発表年:2005年
ez的ジャンル:ワールド・ジャズ・トリオ
気分は... :創造力+実行力・・・
西アフリカ、ベナン共和国出身のLionel Loueke(g)、ハンガリー出身Ferenc Nemeth(ds)、スウェーデン出身のMassimo Biolcati(b)によるジャズ・トリオGilfemaの1stアルバム『Gilfema』(2005年)です。
当ブログでは3人の中でLionel Louekeのソロ・アルバム『Heritage』(2012年)を紹介済みです。
ジャズのエリート校Thelonious Monk Institute of Jazzに同期合格した3名によって結成されたトリオがGilfemaです。グループ名はLouekeのニックネームGilesと残りメンバーの名前の頭文字をとったものです。
グループは『Gilfema』(2005年)、『Gilfema +2』(2008年)という2枚のアルバムをリリースしています。
発売当初からスイングジャーナル誌のゴールドディスクに選定されるなど国内でも高い評価を得ていた作品でしたが、昨年話題となったJazz The New Chapter(JTNC)でLionel Louekeへの注目が高まると共にGilfemaも再評価されるようになったのでは?
ジャズ・エリートによるユニットですが、透明感のあるLouekeのギターとアフリカン・ヴォイスが印象的なワールド・ジャズ的な雰囲気もあります。
アイデアとテクニックが両立する新時代のジャズを感じさせる1枚です。
改めて、Lionel Louekeが注目される理由がよくわかりました。
全曲紹介しときやす。
「Dream」
澄み切ったLouekeのギターとアフリカン・ヴォイスが印象的なオープニング。NemethのドラムとBiolcatiのベースが織り成すリズムが時折トーキングドラムのように聴こえるのが面白いですね。
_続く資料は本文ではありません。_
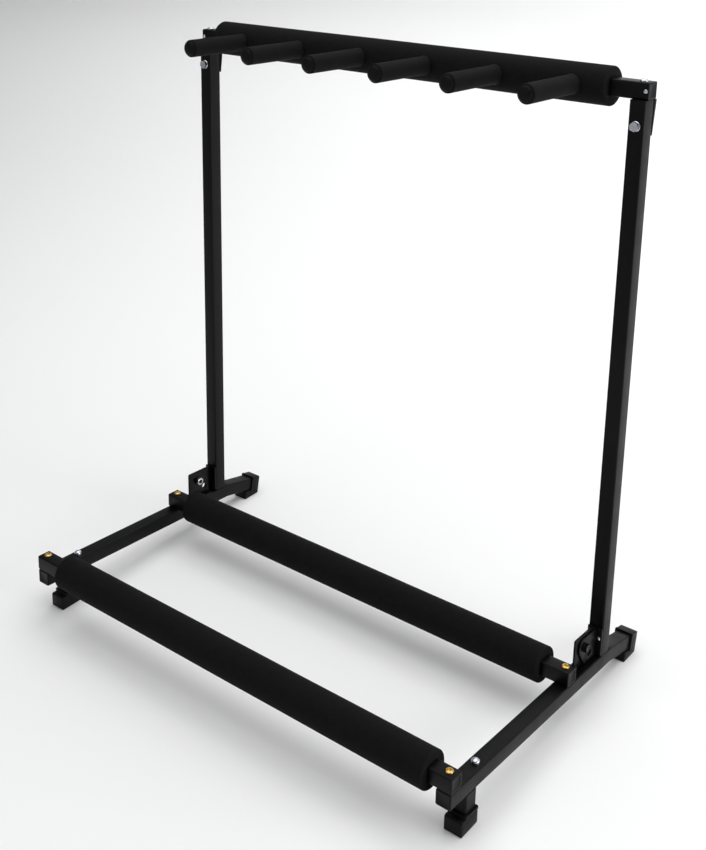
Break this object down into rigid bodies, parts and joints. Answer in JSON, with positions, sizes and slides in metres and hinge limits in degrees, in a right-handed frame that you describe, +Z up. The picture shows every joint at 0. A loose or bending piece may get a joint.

https://www.youtube.com/watch?v=o33U_pk2vRI
「Lost Magic」
Pat Methenyあたりと一緒に聴きたくなるサウンド・スケープ的な美しい演奏です。
「Akwe」
Louekeのアイデンティティのようなものを強く感じるアフリカン・テイストの演奏です。
「Gbede Temin」
少し憂いを帯びたLouekeのアフリカン・ヴォイスが印象的な1曲。スキャットに寄り添うLouekeのギターも歌っています。
「Vera」
三人の三位一体感にグッとくるワールド・ジャズ的な演奏です。ずっしりとした聴き応えがあります。
「Tinmin」
このユニットの魅力が凝縮された演奏を楽しめます。Louekeのギターとアフリカン・ヴォイスが目立ちますが、NemethのドラムとBiolcatiのベースも実にエキサイティングで格好良いです。
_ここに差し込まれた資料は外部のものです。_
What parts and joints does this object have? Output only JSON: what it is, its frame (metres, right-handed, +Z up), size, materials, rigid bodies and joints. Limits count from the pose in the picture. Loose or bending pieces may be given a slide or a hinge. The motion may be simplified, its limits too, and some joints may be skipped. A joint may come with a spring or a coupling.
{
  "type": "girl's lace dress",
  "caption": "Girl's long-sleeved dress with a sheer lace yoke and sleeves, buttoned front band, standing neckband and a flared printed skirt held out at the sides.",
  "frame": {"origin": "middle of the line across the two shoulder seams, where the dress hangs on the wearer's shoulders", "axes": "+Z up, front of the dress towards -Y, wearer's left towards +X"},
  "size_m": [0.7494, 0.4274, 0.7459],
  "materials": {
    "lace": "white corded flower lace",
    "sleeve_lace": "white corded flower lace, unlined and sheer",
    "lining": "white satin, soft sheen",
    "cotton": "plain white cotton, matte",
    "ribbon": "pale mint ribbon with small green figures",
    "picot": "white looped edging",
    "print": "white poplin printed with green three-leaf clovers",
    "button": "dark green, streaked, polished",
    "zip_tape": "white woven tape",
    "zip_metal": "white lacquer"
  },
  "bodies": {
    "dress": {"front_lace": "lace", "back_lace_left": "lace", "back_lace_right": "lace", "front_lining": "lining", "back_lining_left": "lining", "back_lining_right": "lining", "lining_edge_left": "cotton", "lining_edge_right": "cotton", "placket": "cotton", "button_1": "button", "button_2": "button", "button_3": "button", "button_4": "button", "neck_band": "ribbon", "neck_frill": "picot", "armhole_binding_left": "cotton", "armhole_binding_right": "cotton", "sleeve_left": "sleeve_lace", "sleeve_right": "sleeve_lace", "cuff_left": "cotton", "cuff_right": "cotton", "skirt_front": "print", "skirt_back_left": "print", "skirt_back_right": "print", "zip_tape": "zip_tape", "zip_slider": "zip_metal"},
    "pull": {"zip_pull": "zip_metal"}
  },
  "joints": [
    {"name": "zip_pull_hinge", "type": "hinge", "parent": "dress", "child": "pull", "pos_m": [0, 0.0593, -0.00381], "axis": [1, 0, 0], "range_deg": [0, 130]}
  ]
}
https://www.youtube.com/watch?v=yhPA7FXQU5c
「New Song」
心が浄化されるビューティフル・バラード。Louekeの美しいギターをBiolcatiのベースが引き立てています。
「Okagbe」
ジャズ・エリート的な演奏とアフリカン・テイストのバランスがうまくとれた演奏を楽しめます。
「Allgon」
JTNC好きの人が聴くと、気に入りそうな進化形ジャズ的な演奏です。
「Six And Three」
ジャズ・エリートらしい洗練と知性を感じる演奏です。
「At The Three」
夜明け前の静寂といった趣の大地のパワーを感じる演奏です。
「Manding」
このユニットらしいワールド・ジャズ。演奏を牽引するBiolcatiのベースとそれに呼応するLouekeのギターのやりとりがいいですね。
「Hormonix」
ラストは進化形ジャズらしい三人の緊張感のある演奏で締め括ってくれます。